THIRD QUARTER SCORE:  Wooden Crosses  -  26    All Quiet  -  26

ANTI-WAR:  “Wooden Crosses” is surprisingly not bitterly anti-war.  There is some cynicism, but the soldiers do not question the war.  Although it is about a French unit that undergoes terrible hardships in battle, there is no hint of the mutiny that is on the horizon.  There is a very high mortality rate, but the futility of the war is not laid on thick.  The movie is not interested in questioning the generalship.  GRADE  -  B-
“All Quiet…” is based on the most famous anti-war novel of all time and it is competent in rendering the book to the screen.  It has a similar mortality rate to “Wooden Crosses”, but the deaths have more of an impact due to better character development.  It also closes with one of the iconic deaths in war movie history.  Himmelstoss represents the inflexibility of command and Paul’s trip to the home front reveals the cluelessness of the civilian world.  Paul’s time in a hospital incorporates the horrors experienced by the wounded.  GRADE  -  A+

FINAL SCORE:  All Quiet  -  36  Wooden Crosses  -  34

MATCH ANALYSIS:  This was an exhilarating contest between two relatively unknown films.

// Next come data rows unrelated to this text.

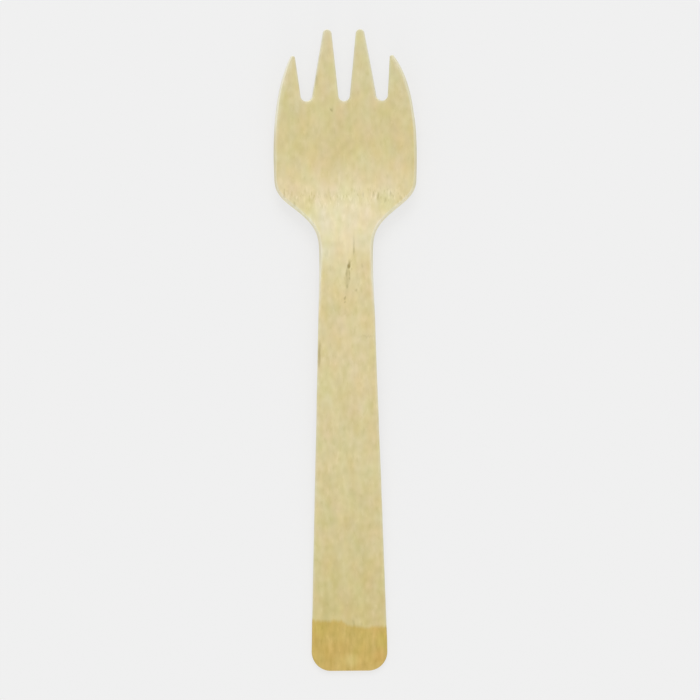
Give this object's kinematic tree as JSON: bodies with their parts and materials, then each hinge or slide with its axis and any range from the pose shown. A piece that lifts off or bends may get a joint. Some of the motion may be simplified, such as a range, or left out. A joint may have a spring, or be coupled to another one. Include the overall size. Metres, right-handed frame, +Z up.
{
  "type": "wooden fork",
  "caption": "Disposable wooden fork, pressed from one thin sheet: flat tapering handle, dipped neck, shallow bowl and tapering tines.",
  "frame": {"origin": "centre of the footprint, on the table that the fork lies on", "axes": "+Y along the fork from the butt to the tines, +Z up out of the bowl, +X to the right seen from above"},
  "size_m": [0.0356, 0.16, 0.0069],
  "materials": {
    "pale_wood": "bare sanded hardwood, dull, with fine lengthwise grain and a honey-brown band at the butt"
  },
  "bodies": {
    "root": {"fork": "pale_wood"}
  },
  "joints": []
}
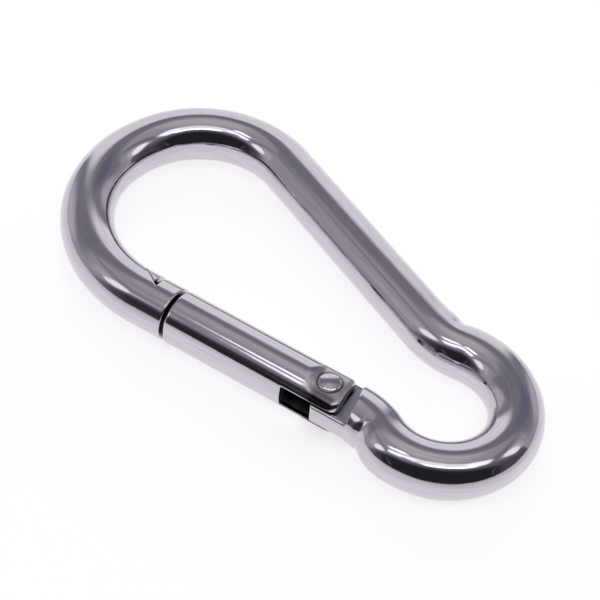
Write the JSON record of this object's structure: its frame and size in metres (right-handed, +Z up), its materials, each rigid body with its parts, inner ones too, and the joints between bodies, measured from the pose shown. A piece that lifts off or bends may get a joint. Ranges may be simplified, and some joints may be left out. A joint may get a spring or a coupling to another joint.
{
  "type": "spring snap hook",
  "caption": "Pear-shaped snap hook bent from round stainless bar, with a small eye at one end and a sprung gate that swings inwards on a riveted hinge.",
  "frame": {"origin": "centre of the bounding box's base: the hook lies flat and its underside is at z = 0", "axes": "+X along the gate from the nose to the hinge and the eye, +Y from the gate towards the spine, +Z up, square to the hook's plane"},
  "size_m": [0.0782, 0.0438, 0.0075],
  "materials": {
    "polished_steel": "polished stainless steel, faint long scratches",
    "gate_steel": "polished stainless steel, milled flats left duller",
    "rivet_steel": "polished stainless steel, slightly uneven peened dome",
    "turned_steel": "turned stainless steel",
    "spring_wire": "drawn stainless spring wire"
  },
  "bodies": {
    "hook": {"hook_body": "polished_steel"},
    "gate": {"gate": "gate_steel", "hinge_rivet": "rivet_steel", "spring": "spring_wire"},
    "plunger": {"plunger": "turned_steel"}
  },
  "joints": [
    {"name": "gate_hinge", "type": "hinge", "parent": "hook", "child": "gate", "pos_m": [0.01277, -0.01562, 0.00375], "axis": [0, 0, -1], "range_deg": [0, 40], "stiffness_Nm_per_rad": 0.08, "springref_deg": -68.75},
    {"name": "plunger_slide", "type": "slide", "parent": "gate", "child": "plunger", "axis": [-1, 0, 0], "range_m": [0, 0.00075], "deforming": ["spring"]}
  ],
  "couplings": [
    {"joint": "plunger_slide", "follows": "gate_hinge", "m_per_rad": 0.00103}
  ]
}
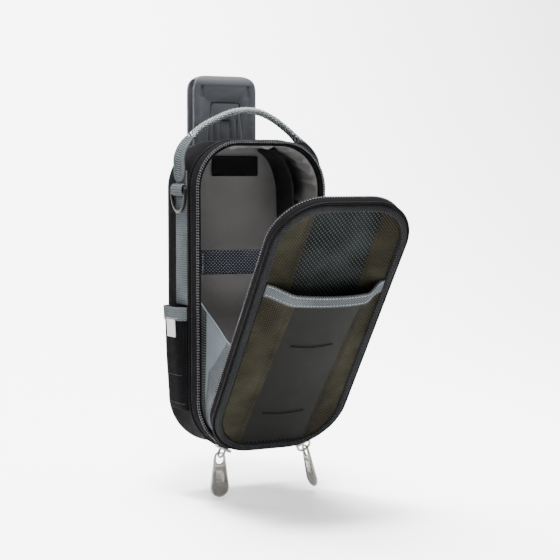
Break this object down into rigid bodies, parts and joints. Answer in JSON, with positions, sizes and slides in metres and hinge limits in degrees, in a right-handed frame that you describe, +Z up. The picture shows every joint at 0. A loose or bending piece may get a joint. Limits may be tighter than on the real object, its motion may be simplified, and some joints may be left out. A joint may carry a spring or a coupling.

I had never seen “Wooden Crosses” before the tournament (the only one of the competitors that I had never seen) and have to thank whoever suggested it because I was very impressed with it.  It is one of the top ten movie about WWI.  It is a great movie, but it ran into a movie that I feel is unjustly disrespected.  “All Quiet…” (1979) took the greatest war novel and brought it into the modern age.  As a history teacher, I can guarantee you it is much better received by high school students than the original.  In this match, it came down to the winner translating the books plot and anti-war vibe effectively.  “Wooden Crosses” put up a great fight with the quantity and quality of its combat, but was let down by its luke-warm indictment of the war.